● **WRITTEN REQUEST**
The lines to reproduce run from the first one through the line containing "return material, tree". Reproduce them exactly.

— Start TASK MATERIAL —

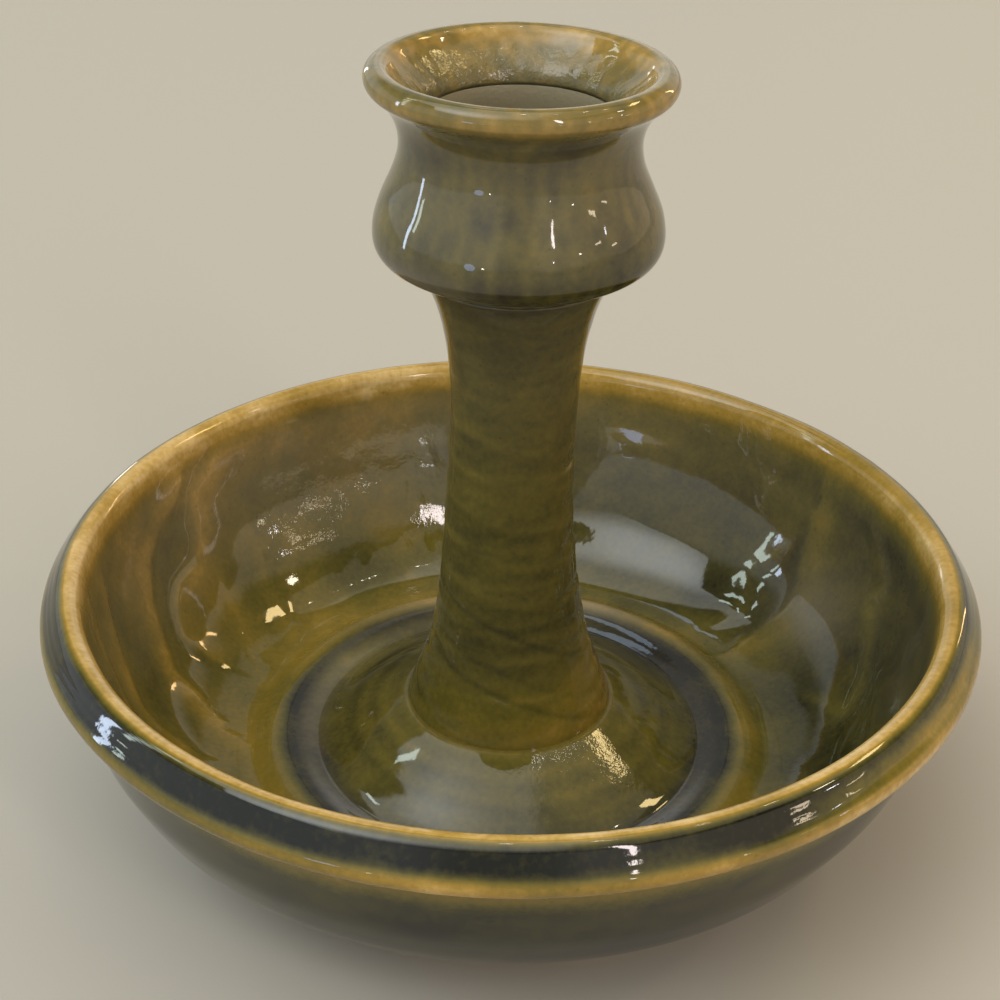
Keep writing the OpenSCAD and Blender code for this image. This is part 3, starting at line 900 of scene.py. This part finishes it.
def add(tree, kind, inputs=(), stops=(), **settings):
    """A node of one kind, with its settings and its links.

    inputs gives each input a number, a colour as text, a node, or one output of a node.
    stops are the places and colours of a colour ramp.
    """
    node = tree.nodes.new(kind)
    for key, value in settings.items():
        setattr(node, key, value)
    for key, value in dict(inputs).items():
        if isinstance(value, bpy.types.Node):
            value = next(out for out in value.outputs if out.enabled)
        if isinstance(value, bpy.types.NodeSocket):
            tree.links.new(value, node.inputs[key])
        else:
            node.inputs[key].default_value = linear(value) if isinstance(value, str) else value
    for i, (place, colour) in enumerate(stops):
        point = node.color_ramp.elements[i] if i < 2 else node.color_ramp.elements.new(place)
        point.position, point.color = place, linear(colour)
    return node


def new_material(name):
    """A material with an empty tree of nodes."""
    material = bpy.data.materials.new(name)
    material.use_nodes = True
    tree = material.node_tree
    tree.nodes.clear()
    return material, tree


# %% [markdown]
# ### Olive glaze
# A lead-free stoneware glaze stained with iron, poured and fired to glass. It gives the eye a deep wet shine:
# mirror smooth where it is thick, and satin where it is thin. Dark specks of iron about half a millimetre
# wide sit in it, and soft clouds a few millimetres wide, where it crept. Its faint orange peel is
# really about a millimetre wide, and is drawn twice as coarse, so that it shows.


# %% Olive glaze
def olive_glaze():
    """Amber to black green by thickness, milky by the veil, rough by scar; the first two notes carry painted
    light in places.
    """
    material, tree = new_material("olive_iron_glaze")
    place = add(tree, "ShaderNodeTexCoord").outputs["Object"]
    pool = add(tree, "ShaderNodeAttribute", attribute_name="pool").outputs["Fac"]
    veil_and_reflection = add(tree, "ShaderNodeAttribute", attribute_name="veil_and_reflection").outputs["Fac"]
    clouds = add(tree, "ShaderNodeTexNoise", {"Vector": place, "Scale": 220, "Detail": 5, "Roughness": 0.68})
    fine = add(tree, "ShaderNodeTexNoise", {"Vector": place, "Scale": 1100, "Detail": 2})
    strength = add(tree, "ShaderNodeMapRange", {"Value": veil_and_reflection, "To Min": 0.22, "To Max": 0.42})
    shift = add(tree, "ShaderNodeMath", {0: clouds, 1: 0.5}, operation="SUBTRACT")
    shift = add(tree, "ShaderNodeMath", {0: shift, 1: strength, 2: pool}, operation="MULTIPLY_ADD")
    grain = add(tree, "ShaderNodeMath", {0: fine, 1: 0.5}, operation="SUBTRACT")
    thick = add(tree, "ShaderNodeMath", {0: grain, 1: 0.2, 2: shift}, operation="MULTIPLY_ADD")
    # The ramp runs from thin amber to deep black green; its darkest end also carries the painted shade of the
    # outer wall and the painted dark reflection on the rolled rim.
    colour = add(tree, "ShaderNodeValToRGB", {"Fac": thick}, [
        (0.0, "#d0b072"), (0.1, "#b8964e"), (0.2, "#a08034"), (0.4, "#7b6726"), (0.6, "#5d5420"),
        (0.8, "#3f3b18"), (1.0, "#11120a")])
    # Grey mixed in by the veil note: milky glaze, and painted reflection in places.
    milk_and_reflection = add(tree, "ShaderNodeMath", {0: veil_and_reflection, 1: 0.2}, operation="MULTIPLY")
    colour = add(tree, "ShaderNodeMix", {"Factor": milk_and_reflection, "A": colour, "B": "#958b7c"}, data_type="RGBA")
    specks = add(tree, "ShaderNodeTexVoronoi", {"Vector": place, "Scale": 520})
    dark = add(tree, "ShaderNodeMapRange",
               {"Value": specks, "From Min": 0.06, "From Max": 0.16, "To Min": 0.2, "To Max": 0})
    colour = add(tree, "ShaderNodeMix", {"Factor": dark, "A": colour, "B": "#2b210c"}, data_type="RGBA")
    rough = add(tree, "ShaderNodeMapRange",
                {"Value": thick, "From Min": 0.05, "From Max": 0.4, "To Min": 0.11, "To Max": 0.045})
    peel = add(tree, "ShaderNodeTexNoise", {"Vector": place, "Scale": 420, "Detail": 2})
    bump = add(tree, "ShaderNodeBump", {"Height": peel, "Strength": 0.05, "Distance": 0.0003})
    scar = add(tree, "ShaderNodeAttribute", attribute_name="scar").outputs["Fac"]
    scars = add(tree, "ShaderNodeTexNoise", {"Vector": place, "Scale": 760, "Detail": 3, "Roughness": 0.6})
    bump = add(tree, "ShaderNodeBump",
               {"Height": scars, "Strength": scar, "Distance": 0.0003, "Normal": bump})
    shader = add(tree, "ShaderNodeBsdfPrincipled",
                 {"Base Color": colour, "Roughness": rough, "Normal": bump, "IOR": 1.52})
    add(tree, "ShaderNodeOutputMaterial", {"Surface": shader})
    return material


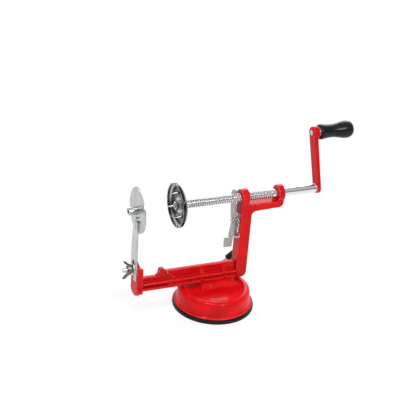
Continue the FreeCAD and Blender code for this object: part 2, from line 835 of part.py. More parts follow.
def make_dish():
    dish = turned_part("fork_dish", "X_Axis", [
        (dish_right, "spigot_radius + seat_gap"), (dish_right, "fork_dish_radius - dish_rim_round"),
        (dish_right + " - dish_rim_round", "fork_dish_radius"),
        (dish_left + " - dish_rim_depth", "fork_dish_radius"),
        (dish_left + " - dish_rim_depth", "fork_dish_radius - dish_sheet"),
        (dish_right + " - dish_rim_round", "fork_dish_radius - dish_sheet"),
        (dish_left, "fork_dish_radius - dish_rim_round - dish_sheet / 2"),
        (dish_left, "spigot_radius + seat_gap")],
        "0", "shaft_y", "shaft_height")
    for y, z in spike_places():
        slab(dish, "YZ_Plane", dish_left + " - 1", dish_right + " + 1", (y, z, "spike_radius + seat_gap"),
             cut=True)
    return dish


def fork_spike(label, y, z):
    return turned_part(label, "X_Axis", [
        (dish_left + " - spike_length", "0"), (dish_left + " - 3", "spike_radius"),
        (dish_right, "spike_radius"),
        (dish_right, "spike_head_radius"), (dish_right + " + spike_head_height", "spike_head_radius - 0.8"),
        (dish_right + " + spike_head_height", "0")], "0", "shaft_y + " + y, "shaft_height + " + z)


nodes.append(collar("fork_hub", dish_right, "shaft_left", "spigot_radius + seat_gap", "fork_hub_radius"))
nodes.append(make_dish())
nodes.append(collar("fork_washer", fork_washer_left, dish_left, "spigot_radius + seat_gap",
                    "fork_washer_radius"))
nodes.append(hex_nut("fork_nut", fork_nut_left, fork_washer_left, "spigot_radius + seat_gap", "nut_width"))
nodes.append(group("fork_spikes", [
    fork_spike("fork_spike_%d" % (i + 1), y, z) for i, (y, z) in enumerate(spike_places())]))


# Crank arm, leaning to the back from the shaft

def leaned(across, along):
    y = "(%s) * cos(crank_lean) + (%s) * sin(crank_lean)" % (across, along)
    z = "(%s) * cos(crank_lean) - (%s) * sin(crank_lean)" % (along, across)
    return y, z


def make_crank():
    crank = new_body("crank_arm", "0", "shaft_y", "shaft_height")
    slab(crank, "YZ_Plane", "crank_face", crank_outer, [
        leaned("-crank_shaft_end", "0"), leaned("crank_shaft_end", "0"),
        leaned("crank_grip_end", "crank_length"),
        leaned("-crank_grip_end", "crank_length")])
    slab(crank, "YZ_Plane", "crank_face", crank_outer, ("0", "0", "crank_shaft_end"))
    slab(crank, "YZ_Plane", "crank_face", crank_outer, leaned("0", "crank_length") + ("crank_grip_end",))
    rounded(crank, "crank_round", lambda edge: edge.BoundBox.XLength < 0.01)
    # Boss that carries the grip's axle
    slab(crank, "YZ_Plane", crank_outer + " - 1.5", crank_boss,
         leaned("0", "crank_length") + ("crank_grip_end",))
    boss_end = value("crank_face") + value("crank_boss_length")
    rounded(crank, "crank_round", lambda edge: near(edge.BoundBox.XMin, boss_end))
    slab(crank, "YZ_Plane", "crank_face - 1", crank_outer + " + 1", box_points(
        "-square_width / 2 - seat_gap", "square_width / 2 + seat_gap",
        "-square_width / 2 - seat_gap", "square_width / 2 + seat_gap"), cut=True)
    slab(crank, "YZ_Plane", "crank_face - 1", crank_boss + " + 1",
         leaned("0", "crank_length") + ("grip_axle_radius + seat_gap",), cut=True)
    return crank


nodes.append(make_crank())
nodes.append(collar("thrust_washer", "crank_face - thrust_washer_thickness - 0.1", "crank_face - 0.1",
                    "shaft_radius + running_gap", "thrust_washer_radius"))


# Grip that turns on its axle at the end of the crank

grip_y = "shaft_y + crank_length * sin(crank_lean)"
grip_z = "shaft_height + crank_length * cos(crank_lean)"
grip_start = "crank_face + crank_boss_length + grip_washer_thickness + grip_gap"
grip_end = grip_start + " + grip_length"
screw_face = grip_end + " - grip_counterbore_depth + grip_gap"

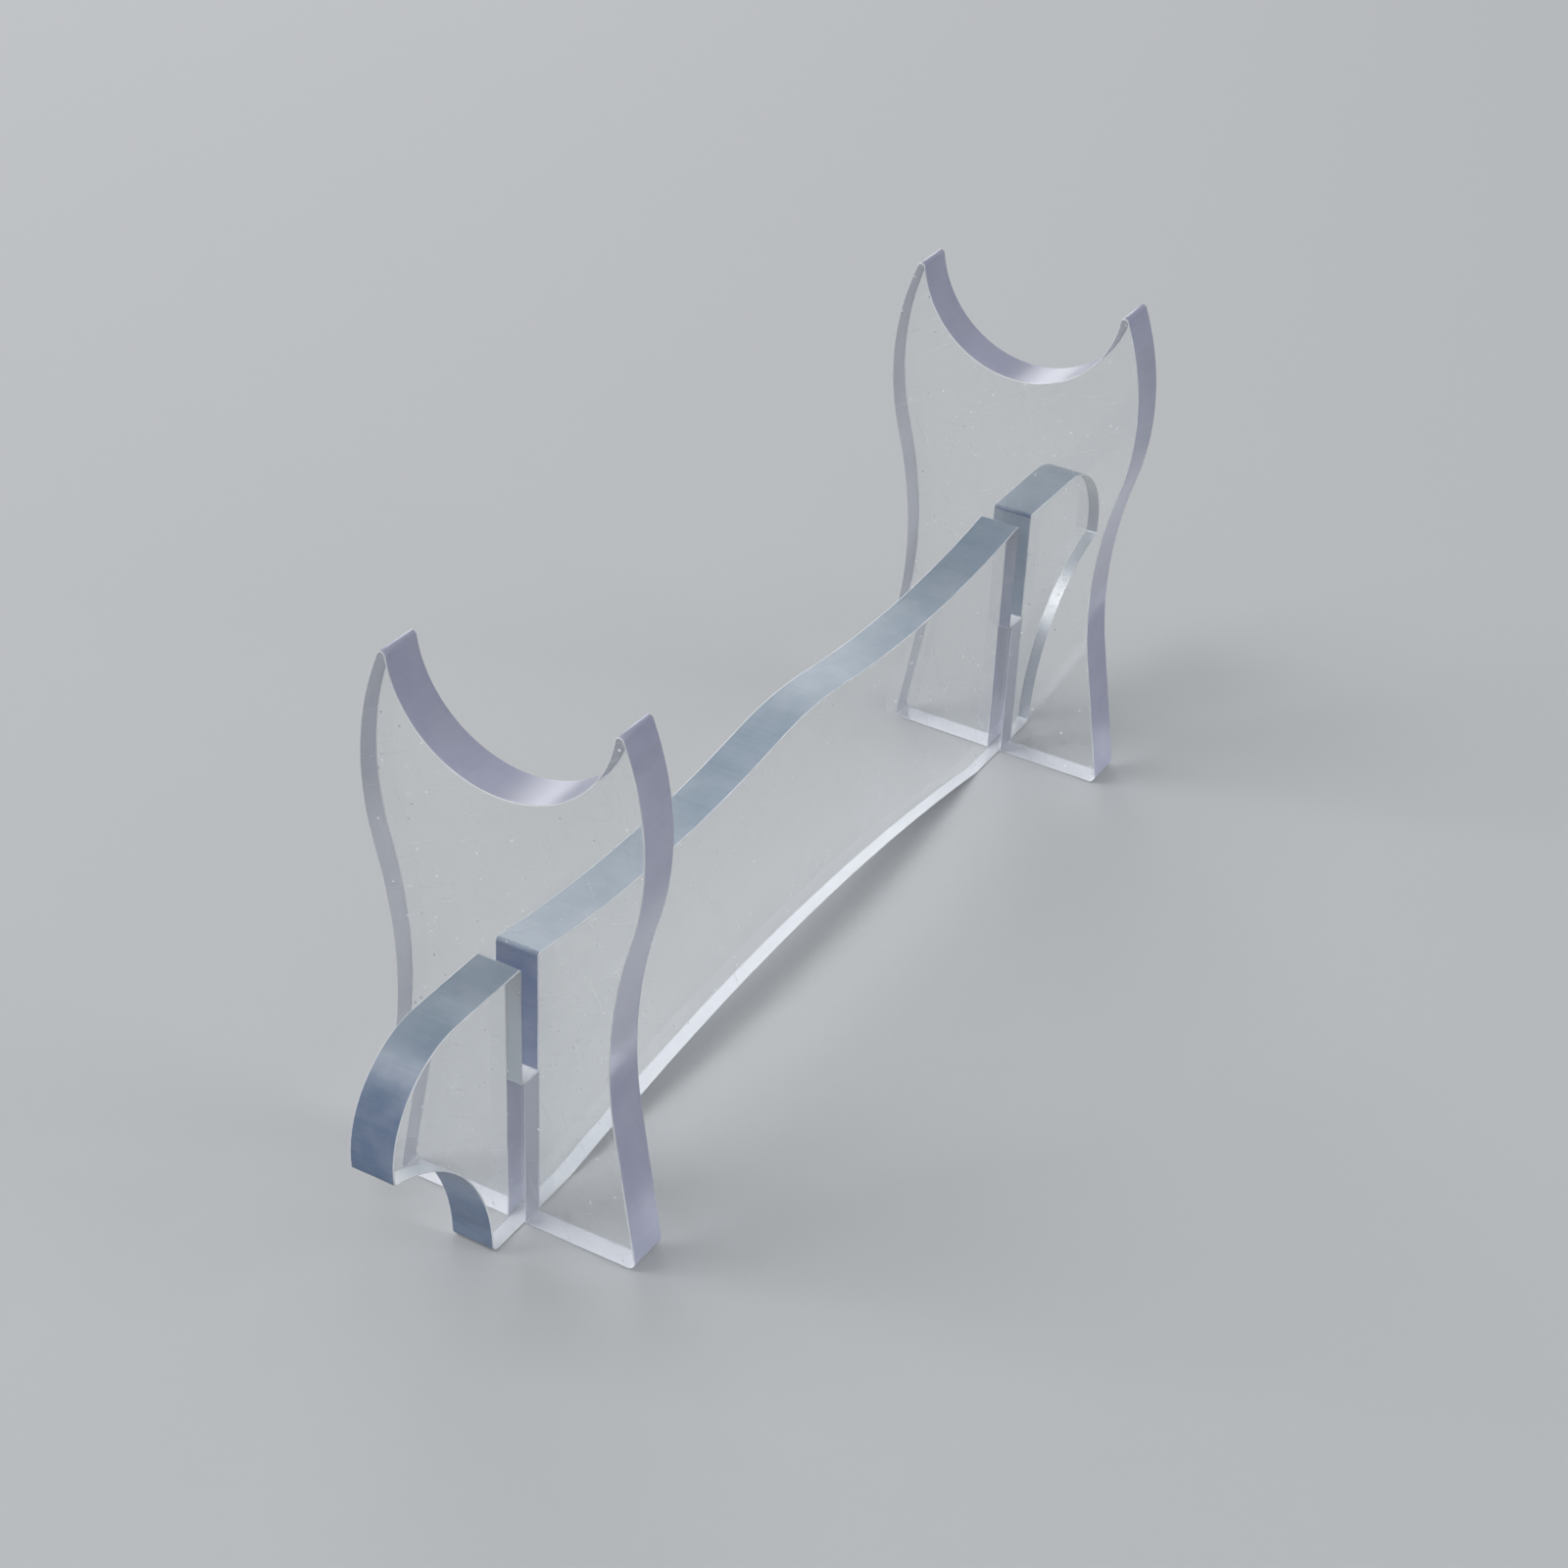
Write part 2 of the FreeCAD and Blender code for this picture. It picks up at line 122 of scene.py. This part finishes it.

— End TASK MATERIAL —

● **COMPLETED TASK**
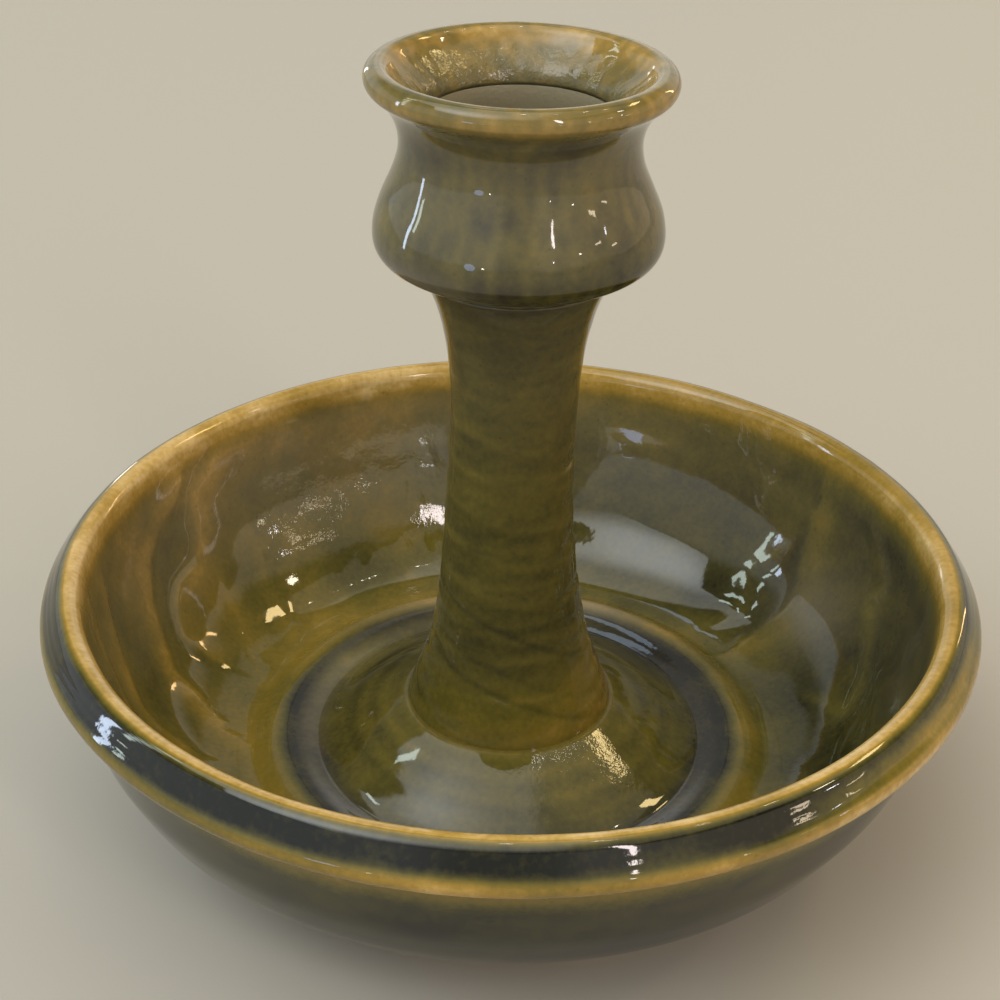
Keep writing the OpenSCAD and Blender code for this image. This is part 3, starting at line 900 of scene.py. This part finishes it.
def add(tree, kind, inputs=(), stops=(), **settings):
    """A node of one kind, with its settings and its links.

    inputs gives each input a number, a colour as text, a node, or one output of a node.
    stops are the places and colours of a colour ramp.
    """
    node = tree.nodes.new(kind)
    for key, value in settings.items():
        setattr(node, key, value)
    for key, value in dict(inputs).items():
        if isinstance(value, bpy.types.Node):
            value = next(out for out in value.outputs if out.enabled)
        if isinstance(value, bpy.types.NodeSocket):
            tree.links.new(value, node.inputs[key])
        else:
            node.inputs[key].default_value = linear(value) if isinstance(value, str) else value
    for i, (place, colour) in enumerate(stops):
        point = node.color_ramp.elements[i] if i < 2 else node.color_ramp.elements.new(place)
        point.position, point.color = place, linear(colour)
    return node


def new_material(name):
    """A material with an empty tree of nodes."""
    material = bpy.data.materials.new(name)
    material.use_nodes = True
    tree = material.node_tree
    tree.nodes.clear()
    return material, tree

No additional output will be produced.